President Donald Trump reignited a bitter intra-party feud on Thursday when he publicly labeled Rep. Thomas Massie (R-Kentucky) a “moron” during the National Prayer Breakfast, one of Washington’s most closely watched bipartisan faith events.
Trump’s campaign push against Massie comes as the Kentucky Republican has drawn attention for his occasional departures from party orthodoxy.
Trump, speaking to a crowded ballroom of lawmakers and clergy, singled out Massie as the lone Republican he said regularly votes against party priorities.
“No matter what we do, this moron, no matter what it is,” Trump said. “We’ll get a 100% vote except for this guy named Thomas Massie. There’s something wrong with him.”
Trump also suggested Massie was “an automatic no” on GOP-backed measures and compared him to fellow Kentucky Republican Sen. Rand Paul.
The sharp criticism marked one of Trump’s most pointed public rebukes of a sitting Republican lawmaker in recent months. The president has endorsed Massie’s GOP primary opponent, retired Navy SEAL Ed Gallrein, a push that reflects deepening tensions within the party ahead of this year’s midterm elections.

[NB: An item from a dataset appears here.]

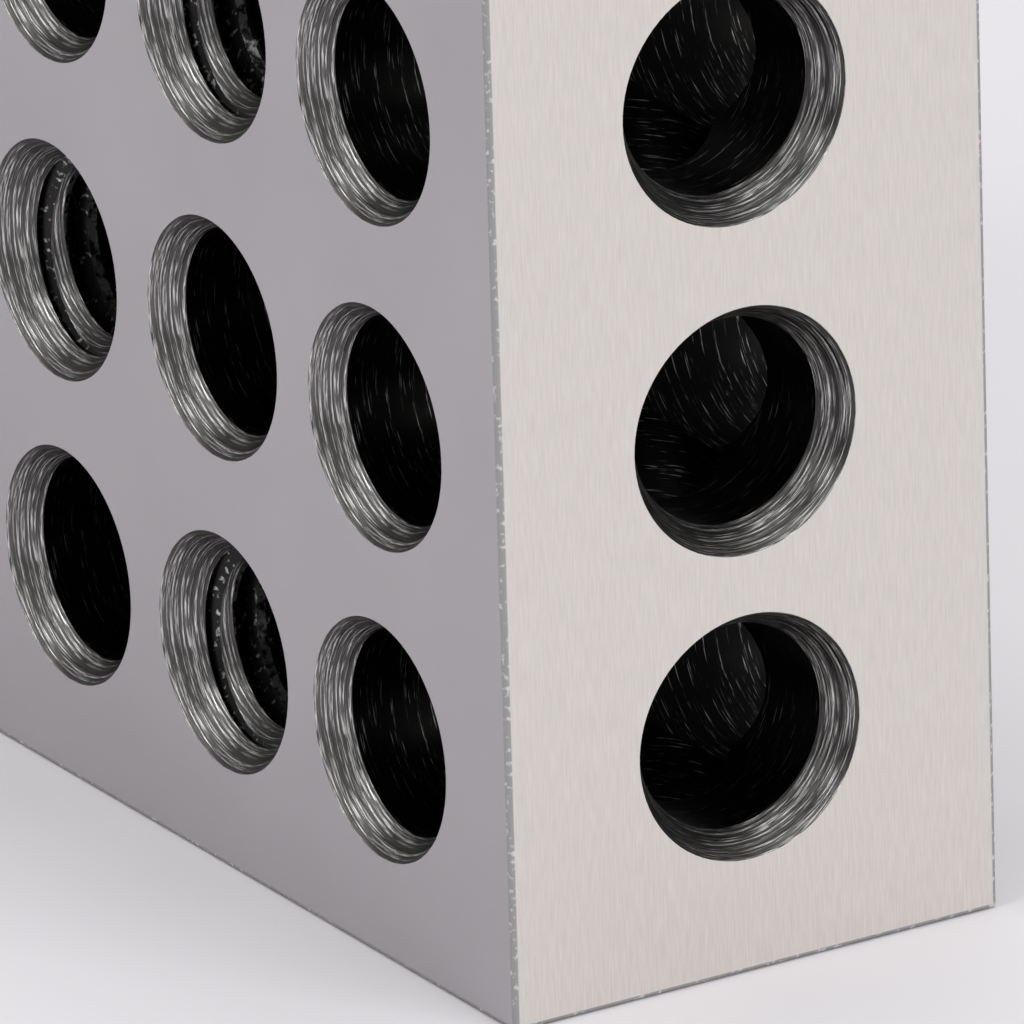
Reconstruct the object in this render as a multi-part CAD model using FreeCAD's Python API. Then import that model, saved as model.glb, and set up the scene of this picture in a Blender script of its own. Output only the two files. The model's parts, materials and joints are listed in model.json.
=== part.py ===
import FreeCAD, Part
import math
import os

# Machinist's setup block, the 1-2-3 size: one solid of hardened, ground steel, bored right
# through on all three axes so that it can be bolted up either way. It stands here on one
# of its long narrow faces. Millimetres. Origin at the middle of the bottom face, +X through
# the thickness, +Y along the length, +Z up.

# Overall size: one, two and three inches
thickness = 25.4
height = 50.8
length = 76.2
edge_break = 0.25  # width of the small bevel stoned along every outer edge

# Bores: a grid through the wide faces, and a row through each pair of narrow faces
columns = 5
rows = 3
column_pitch = 13.8
row_pitch = 15.0
plain_bore_diameter = 9.525
tap_drill_diameter = 7.94  # core of a 3/8-16 UNC thread

# Where a drill wandered off the grid, and how far
cross_bore_drift = {(0, 0): (0.35, 0), (0, 1): (-0.1, -0.15), (2, 1): (0.2, -0.3)}  # +Y, +Z
end_bore_drift = {0: (-0.15, 0.7), 2: (-0.15, 0.35)}  # +X, +Z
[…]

Massie responded on X late Thursday, framing Trump’s insult as a reflection of their policy differences rather than personal animosity.
“The President of the United States called me a moron at the National Prayer Breakfast this morning because I’m still fighting for what he promised the American people,” Massie wrote. He then outlined issues he said he continues to champion such as reducing big government spending, ending foreign aid and opposing new wars.
In a separate post on his campaign account, Massie added that he largely votes with his party but said he diverges when he believes issues merit opposition.
“Trump attacked me at the National Prayer Breakfast today. I vote with the GOP in DC 91% of the time, because 9% of the time they’re bankrupting our country, starting another war, or covering up for pedophiles,” he wrote alongside the hashtag “#FeelingBlessed.”
The exchange capped off a tense week of public barbs between the two. Earlier, Trump used Truth Social to criticize Massie’s voting record and personal life, calling him “an absolutely terrible and unreliable ‘Republican’” while questioning Massie’s loyalty to party goals.
They joined with Democrats in a House vote on releasing files tied to the Jeffrey Epstein case and expressing constitutional concerns over military strikes without congressional approval.
Political analysts say the public spat underscores growing fractures in GOP ranks. Some Republicans have privately urged party leaders to tamp down public feuds, warning that intra-party attacks could weaken the party’s standing with voters ahead of key elections this fall.